Cette recherche artistique semble avoir touché certaines œuvres de Marcel-Beronneau qui, même s’il reste attaché à un emploi plus traditionnel du cadre, offre à celui-ci un décor sculpté qui dialogue avec l’image dans un jeu subtil de renvoi entre les branches feuillues des arbres peints sur la toile et les motifs végétaux sculptés sur le cadre en bois doré. Ainsi, l’artiste bordelais concevait ses cadres dans une certaine affiliation avec les pratiques préraphaélites qui orchestraient nettement une séparation entre le contenu et le contenant. Le cadre, tel un rideau de scène, s’ouvrait sur l’image peinte du tableau. Cette conception théâtrale de l’œuvre fut également celle du peintre Armand Point[6] qui exprimait une vision idéaliste en accord avec celle requise pour orner les murs du Salon de la Rose+Croix.
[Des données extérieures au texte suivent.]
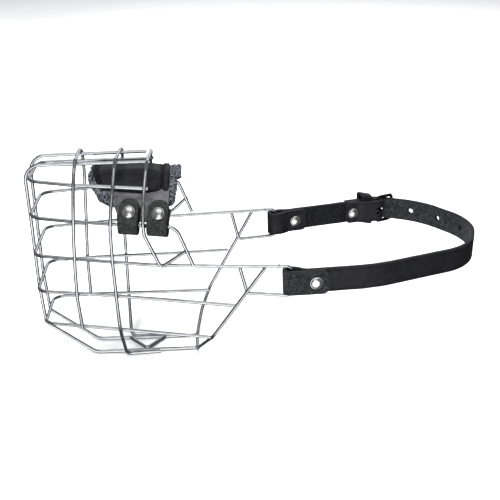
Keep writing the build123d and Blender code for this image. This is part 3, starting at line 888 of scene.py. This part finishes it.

Celui-ci, s’inspirant toujours des maîtres des XVe et XVIe siècles, et prenant modèle sur William Morris, a créé dans la forêt de Fontainebleau à Marlotte, une communauté d’artistes, peintres, sculpteurs, émailleurs, orfèvres etc. qui appliquent ses préceptes esthétiques et spirituels, créant avec des techniques retrouvées tapisseries, bijoux et objets précieux.



[1] Mouvement britannique de la fin du XIXème siècle, ayant pour but la rénovation des arts et métiers : L’Arts and Crafts Exhibition Society (crée à Londres en 1888 par C. R. Ashbee ) est une de ces associations nées dans le courant suscité par William Morris à partir de 1861 dans l’intention de réagir contre la médiocrité de la production industrielle.

[2] Peintre britannique, Calais 1821- Londres 1893.

[3] Johannes Theodoor, dit Jan, peintre et dessinateur néerlandais (Poerworedjo, Java 1858-La Haye 1928)

[4] Walter Crane, peintre, illustrateur et décorateur britannique ( Liverpool 1845 – Horsham, Sussex, 1915 ).

[5] Félicien Rops, peintre, illustrateur et graveur belge ( Namur 1833 – Essonnes 1898 ).

[6] Armand Point, peintre et décorateur ( Alger 1860 – Naples 1932 ).